Thomas’ Status Report for 3/9/24

Thomas Lee

The week preceding spring break I looked more into the lighting fixture control program leveraging DmxPy. I conversed with a previous ECE capstone group that also used Spotify Web API data to categorize the different genre/moods/types of songs and transmit different control scheme DMX signals to operate the lighting devices. I also spent a considerable amount of time starting the skeleton, writing content for, and organizing the team to efficiently finish the design review report.
Progress is on schedule
The next week I will finalize the lighting fixture choice and begin writing a basic control script as a proof of concept, and help make the main RPi backend microservices for accepting user requests and issuing play API calls to the Spotify Web API.

March 10, 2024March 10, 2024

Luke’s Status Report for 03/09/24

This week, I spent my time on a variety of different tasks. Primarily, I worked with my group to complete our design review report. We spent a lot of time finalizing design decisions and trying to convey these decisions in the most accurate and concise way possible. However, a lot of this work was just writing the report so I won’t go into it in too much depth for this report.

Onto the more interesting stuff, I spent some time thinking about ways our recommendation model can outperform Spotify’s vanilla model. The big takeaway from this was essentially using Spotify as a backbone model, but then introducing a second tier to the model which more carefully generates seeds to feed into the rec endpoint. Basically, the Spotify rec model takes in a “seed” to generate a rec, which consists of a bunch of different parameters such as song name, artist, or more nuanced concepts like tone, BPM, or energy level. So, how to construct this seed becomes just as important as the actual model itself. With that being said, I decided on the idea to sample the parameters for this seed generation using our real-time user feedback. This includes user’s thumbs up or thumbs down feedbacks on the songs in the queue via the web app, which gives an accurate representation on how to weight songs based on how much the audience is enjoying them. For example, if a user wants a song similar to the ones that have been played, we can choose which songs to use in this seed generation based on the feedback received by the users. More technically, we can have a weighted average of the song params where the most emphasis is placed on the most liked songs. I will continue to flush out these concepts and actually implement them in code in the coming week.

Additionally, I spent time this week on the semantic match algorithm, which is pretty critical for being able to find songs from Spotify’s web API resources. Basically, I implemented cosine similarity between two strings constructed by a song name, its artist, and its album. For example, if a user requested Come Together by the Beatles, which is in Abbey Road, the string that would be used is “Come Together The Beatles Abbey Road”. And that way, we can compare this with a search result such as “Come Together (Remastered) The Beatles Abbey Road” or “Come Together The Beatles Best of the Beatles”.

I won’t get too much into the technical terms but we basically construct vectors of the word frequencies in these input strings, and then find the dot product of the vectors normalize by their lengths. Here is some code and results. Below is how we create the frequency map for the input strings

Now here are some examples. Note that a value of 1 represents maximum similarity

This accuracy should be usable for our purposes, however, I want to improve it.
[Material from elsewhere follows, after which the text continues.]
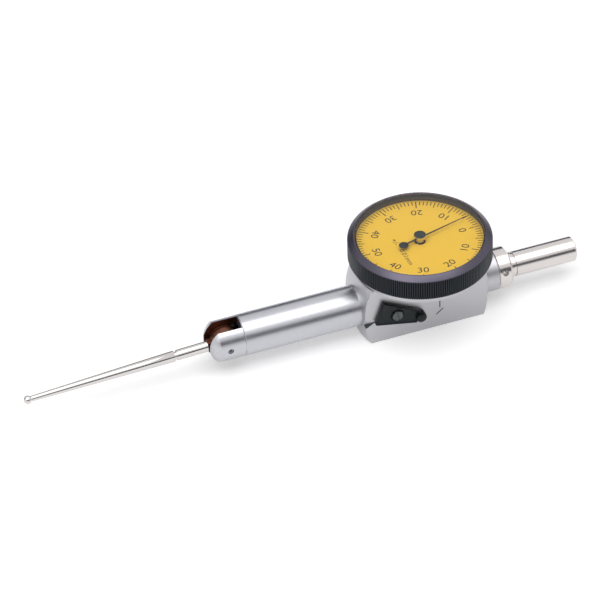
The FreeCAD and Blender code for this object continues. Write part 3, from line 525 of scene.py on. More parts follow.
def arc(start: tuple[float, float], end: tuple[float, float], bulge: float,
        count: int) -> list[tuple[float, float]]:
    """Points of a shallow arc between two profile points.

    Args:
        start: First point.
        end: Last point.
        bulge: Height of the arc over its chord, to the left of the way from start to end.
        count: Number of spans.

    Returns:
        The points, with both ends.
    """
    a, b = Vector(start), Vector(end)
    chord = b - a
    left = Vector((-chord.y, chord.x)).normalized()
    points = []
    for i in range(count + 1):
        t = i / count
        spot = a + chord * t + left * (bulge * 4 * t * (1 - t))
        points.append((spot.x, spot.y))
    return points


# ------------------------------------------------------------------ body, neck, fork and stem
@dataclass
class Body:
    """Housing, neck tube, fork head, case and stem. Sizes are millimetres."""

    radius: float = 10.0
    neck_radius: float = 4.9
    fork_radius: float = 4.85
    near_flat: float = 6.1
    front_crown: float = 2.0
    rear_crown: float = 1.2
    boss_length: float = 3.7
    edge: float = 0.18
    slot_width: float = 3.7
    slot_offset: float = -0.6
    slot_behind_pivot: float = 3.65
    nose_shoulder: float = 2.2
    nose_reach: float = 4.5
    fork_flat: float = 4.72
    collar_length: float = 3.45
    neck_bore: float = 3.9
    joint_edge: float = 0.12
    spigot_radius: float = 3.87
    spigot_length: float = 4.0
    stem_radius: float = 3.0
    notch_ahead: float = 4.6
    front: float = field(init=False)
    rear: float = field(init=False)
    base: float = field(init=False)
    top: float = field(init=False)
    dial_x: float = field(init=False)
    pivot_x: float = field(init=False)
    fork_x: float = field(init=False)

    def __post_init__(self) -> None:
        """Takes the places from the frame."""
        low, high = corner_mm("housing")
        self.front = low.x
        self.rear = high.x - self.boss_length
        self.base = low.z
        self.top = high.z
        self.dial_x = joint_named("bezel_turn")["pos_m"][0] / MM
        self.pivot_x = joint_named("rocker_swing")["pos_m"][0] / MM
        self.fork_x = corner_mm("neck_tube")[0].x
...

Because I am tokenizing by full words, it is not as accurate at detecting typos and one or two character mistakes by a user, which is illustrated in the last example. Ideally, we want to be more robust to this.

In terms of schedule, we are in a great spot but we have a lot of coding and work to do this week. Now that the design doc stuff is done, we can focus a lot more on actually implementing our ideas.

Next week, I will continue with the semantic match, ML model, and will complete the pipeline between Spotify Connect and a wifi-connected speaker so we can actually play music via an API call.

March 9, 2024March 9, 2024

Matt’s Status Report for 3/9/2024

The week before break, my first task was to find a way to get the web sockets to work. The whole web app is now running on the Raspberry Pi and multiple users can now connect on the same local network which is what we want. The rest of my time was spent working on the design report.
My progress is on schedule.
Next week I want to first try and get the two Raspberry Pi’s talking to each other, then work on more of the backend for our main Pi (the one that keeps track of the users and their songs).

February 25, 2024

Matt’s Status Report for 2/24/2024

I started this week by helping prepare our Design Presentation. I made the wireframes for our website and also defined the protocol for how the front end will talk to the Raspberry PI. My main task for this week was to try and establish a WebSocket connection between a Raspberry Pi and a front-end client. I tried a few different things and none of them worked. I will continue to try and figure that out.
I think my progress is a little delayed since I was not able to get the client and Pi talking this week, but nothing to be concerned about. I will try to finish this as soon as possible so I can get on to next week’s task which I have more experience in.
Next week I want to first get the WebSocket connection working. After that, I want to make the queuing system work on the backend for one client. I will also be allocating a lot of time for the design report.

February 25, 2024

Team Status Report for 2/24/24

The most significant risks that could jeopardize the success of the project have not changed much so far. More specifically, the first biggest risk is not being able to properly compile and run code for controlling our light fixture automatically through our control program, which would use Flask, Python, and the Open Light Architecture framework to transmit DMX signals to the lighting system. Our concerns are due to comments given on other people’s projects attempting to control lights using the DMX protocol that the OLA framework is a little finicky and difficult to bootstrap, even though after initial setup progress should be smooth and predictable. To mitigate this risk we will be testing our setup before committing completely to OLA. Secondly, another major risk would be not being able to maintain and reason about the different websockets our Users would connect to our DJ system through, as maintaining this live User network is a big part of our use-case. We are mitigating this risk by building these modules early. Finally, the last major concern would be making good persistent programs that thread well on the RPi’s without crashing, as we want our DJ to have near 100% uptime, as we consider even a brief stop in the music playing a fatal error. We can mitigate this risk by researching more into robust microservice programming.
As we just recently gave the Design Presentation, within that presentation was our most up-to-date system design, and there were no changes made to our system design after that.
The schedule has not changed significantly.